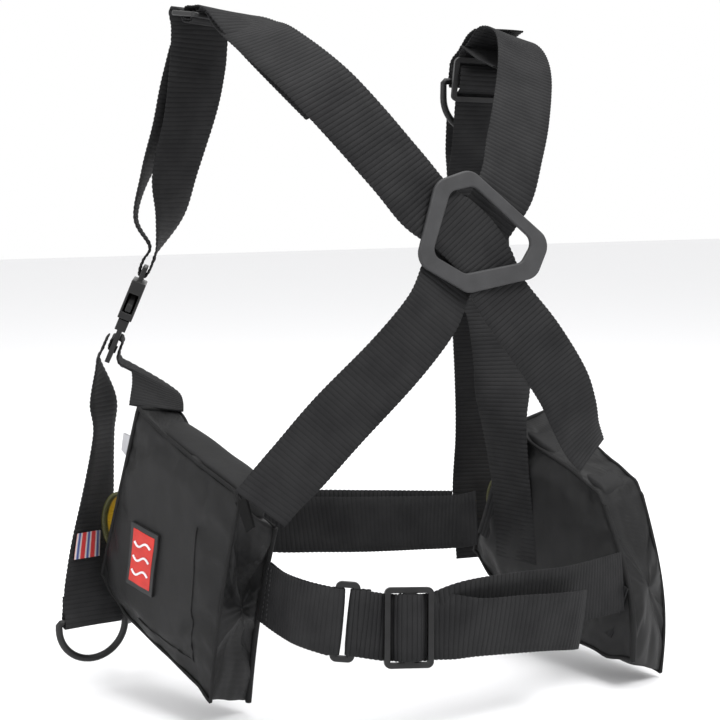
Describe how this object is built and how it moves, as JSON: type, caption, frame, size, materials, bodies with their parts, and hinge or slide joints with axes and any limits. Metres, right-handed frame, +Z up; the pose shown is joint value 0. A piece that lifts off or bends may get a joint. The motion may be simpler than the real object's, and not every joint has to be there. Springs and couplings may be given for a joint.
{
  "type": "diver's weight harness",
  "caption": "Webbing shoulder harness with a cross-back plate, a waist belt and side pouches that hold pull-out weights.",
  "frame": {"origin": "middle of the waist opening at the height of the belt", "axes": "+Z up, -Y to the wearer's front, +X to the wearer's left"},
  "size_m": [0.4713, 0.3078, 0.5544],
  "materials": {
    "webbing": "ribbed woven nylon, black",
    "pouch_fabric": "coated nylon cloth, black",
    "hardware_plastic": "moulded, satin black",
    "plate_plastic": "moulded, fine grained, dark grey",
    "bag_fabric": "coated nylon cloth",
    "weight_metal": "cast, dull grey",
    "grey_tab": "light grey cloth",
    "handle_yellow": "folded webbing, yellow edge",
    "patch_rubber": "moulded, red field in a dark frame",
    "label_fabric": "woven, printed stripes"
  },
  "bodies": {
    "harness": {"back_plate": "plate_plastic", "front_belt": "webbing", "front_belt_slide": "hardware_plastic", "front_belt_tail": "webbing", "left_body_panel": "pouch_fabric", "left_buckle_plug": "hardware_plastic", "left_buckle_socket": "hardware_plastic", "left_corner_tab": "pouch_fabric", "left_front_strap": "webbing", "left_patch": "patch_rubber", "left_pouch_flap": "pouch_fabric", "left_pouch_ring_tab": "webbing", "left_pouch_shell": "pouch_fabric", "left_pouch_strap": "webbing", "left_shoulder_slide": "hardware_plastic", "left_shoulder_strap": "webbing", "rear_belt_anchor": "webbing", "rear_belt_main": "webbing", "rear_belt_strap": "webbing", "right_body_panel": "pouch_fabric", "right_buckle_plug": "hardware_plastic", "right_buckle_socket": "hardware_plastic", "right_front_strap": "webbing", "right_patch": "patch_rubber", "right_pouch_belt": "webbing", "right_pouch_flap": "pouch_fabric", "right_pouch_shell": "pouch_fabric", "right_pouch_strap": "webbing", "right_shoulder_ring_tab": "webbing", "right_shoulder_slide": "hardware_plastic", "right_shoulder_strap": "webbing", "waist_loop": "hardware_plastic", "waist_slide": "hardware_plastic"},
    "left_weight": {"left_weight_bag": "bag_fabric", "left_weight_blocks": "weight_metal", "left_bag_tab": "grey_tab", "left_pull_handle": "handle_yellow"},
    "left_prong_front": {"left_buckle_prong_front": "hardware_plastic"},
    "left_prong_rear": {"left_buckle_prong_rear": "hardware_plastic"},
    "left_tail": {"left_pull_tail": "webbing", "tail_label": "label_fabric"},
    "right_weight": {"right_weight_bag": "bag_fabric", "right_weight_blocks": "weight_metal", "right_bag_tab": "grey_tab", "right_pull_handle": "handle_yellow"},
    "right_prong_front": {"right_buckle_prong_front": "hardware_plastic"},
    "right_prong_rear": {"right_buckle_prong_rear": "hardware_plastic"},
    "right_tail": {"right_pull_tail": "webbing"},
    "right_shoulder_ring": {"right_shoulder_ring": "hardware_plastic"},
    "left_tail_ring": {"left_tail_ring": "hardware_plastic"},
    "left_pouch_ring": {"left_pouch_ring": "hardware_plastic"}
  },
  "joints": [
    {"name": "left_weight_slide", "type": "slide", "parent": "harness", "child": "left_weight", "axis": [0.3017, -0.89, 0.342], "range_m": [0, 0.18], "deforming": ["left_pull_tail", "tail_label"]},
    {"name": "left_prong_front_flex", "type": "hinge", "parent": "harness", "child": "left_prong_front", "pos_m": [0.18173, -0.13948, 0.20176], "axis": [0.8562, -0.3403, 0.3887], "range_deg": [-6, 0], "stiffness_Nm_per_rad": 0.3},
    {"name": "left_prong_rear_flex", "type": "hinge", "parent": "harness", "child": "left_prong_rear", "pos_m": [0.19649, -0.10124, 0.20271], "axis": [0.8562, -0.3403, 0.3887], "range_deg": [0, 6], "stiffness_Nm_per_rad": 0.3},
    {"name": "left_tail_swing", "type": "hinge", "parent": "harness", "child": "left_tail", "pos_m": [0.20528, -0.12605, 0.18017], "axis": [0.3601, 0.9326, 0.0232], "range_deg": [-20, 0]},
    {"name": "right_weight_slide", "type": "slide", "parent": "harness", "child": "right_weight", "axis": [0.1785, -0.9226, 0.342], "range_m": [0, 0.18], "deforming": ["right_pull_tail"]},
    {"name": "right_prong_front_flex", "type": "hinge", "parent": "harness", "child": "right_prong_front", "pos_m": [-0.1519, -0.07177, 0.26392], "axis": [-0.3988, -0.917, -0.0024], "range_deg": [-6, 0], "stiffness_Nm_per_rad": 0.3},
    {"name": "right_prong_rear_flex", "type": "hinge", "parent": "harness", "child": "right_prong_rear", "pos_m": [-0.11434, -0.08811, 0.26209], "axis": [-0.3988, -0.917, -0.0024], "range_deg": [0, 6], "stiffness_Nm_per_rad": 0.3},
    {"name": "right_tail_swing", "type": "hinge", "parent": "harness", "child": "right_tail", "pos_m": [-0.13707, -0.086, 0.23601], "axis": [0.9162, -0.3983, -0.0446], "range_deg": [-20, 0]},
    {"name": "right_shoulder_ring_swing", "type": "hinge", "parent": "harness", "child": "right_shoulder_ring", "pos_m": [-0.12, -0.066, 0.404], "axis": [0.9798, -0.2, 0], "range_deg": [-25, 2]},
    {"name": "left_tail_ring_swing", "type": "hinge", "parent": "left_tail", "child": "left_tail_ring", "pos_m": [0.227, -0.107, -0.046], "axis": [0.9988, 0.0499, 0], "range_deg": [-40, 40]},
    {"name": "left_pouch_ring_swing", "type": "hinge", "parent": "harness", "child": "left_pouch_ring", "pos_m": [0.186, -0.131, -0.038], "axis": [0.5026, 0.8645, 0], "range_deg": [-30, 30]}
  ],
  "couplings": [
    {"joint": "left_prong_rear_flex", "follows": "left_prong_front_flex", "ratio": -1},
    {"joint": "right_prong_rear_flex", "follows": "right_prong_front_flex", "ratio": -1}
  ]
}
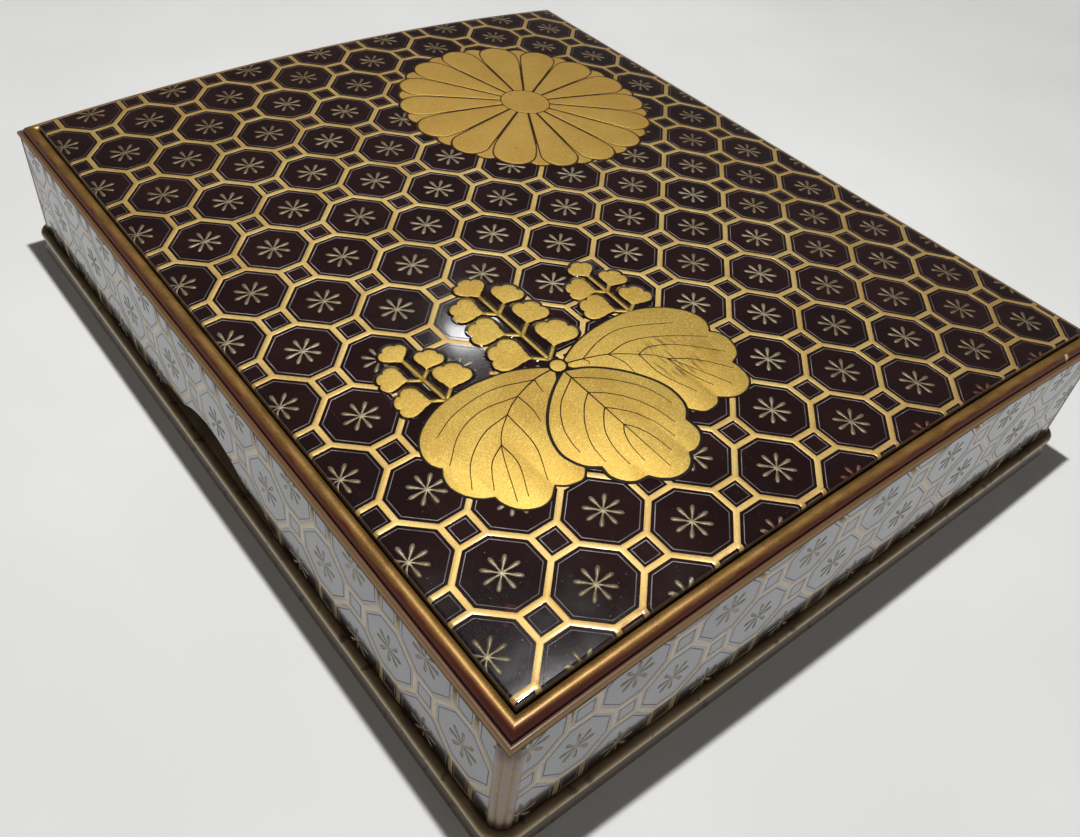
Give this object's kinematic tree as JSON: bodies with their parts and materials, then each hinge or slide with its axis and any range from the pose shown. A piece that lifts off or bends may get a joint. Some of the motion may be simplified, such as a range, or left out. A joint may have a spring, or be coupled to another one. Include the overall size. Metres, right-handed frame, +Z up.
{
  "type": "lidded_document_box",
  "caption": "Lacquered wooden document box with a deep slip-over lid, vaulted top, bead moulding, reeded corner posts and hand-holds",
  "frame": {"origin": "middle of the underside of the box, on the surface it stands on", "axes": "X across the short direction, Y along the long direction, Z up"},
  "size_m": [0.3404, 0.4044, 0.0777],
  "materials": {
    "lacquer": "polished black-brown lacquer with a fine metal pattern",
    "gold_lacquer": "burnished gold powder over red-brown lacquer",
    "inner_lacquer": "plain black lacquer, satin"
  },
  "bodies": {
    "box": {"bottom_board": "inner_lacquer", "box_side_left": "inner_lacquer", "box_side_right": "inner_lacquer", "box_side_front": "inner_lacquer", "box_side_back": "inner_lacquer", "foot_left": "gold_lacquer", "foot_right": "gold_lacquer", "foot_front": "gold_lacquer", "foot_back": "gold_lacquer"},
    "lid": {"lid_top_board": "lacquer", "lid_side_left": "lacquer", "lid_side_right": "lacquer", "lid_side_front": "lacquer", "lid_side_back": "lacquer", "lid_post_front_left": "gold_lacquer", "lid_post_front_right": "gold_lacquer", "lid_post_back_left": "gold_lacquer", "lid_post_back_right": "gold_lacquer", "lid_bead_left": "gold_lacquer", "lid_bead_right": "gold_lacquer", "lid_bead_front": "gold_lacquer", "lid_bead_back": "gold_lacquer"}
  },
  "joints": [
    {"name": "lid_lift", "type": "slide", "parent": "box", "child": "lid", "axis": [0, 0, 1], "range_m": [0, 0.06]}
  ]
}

### Set problem:
Give back only a number, the number of lines where the string "handed" occurs.

### Correct result:
2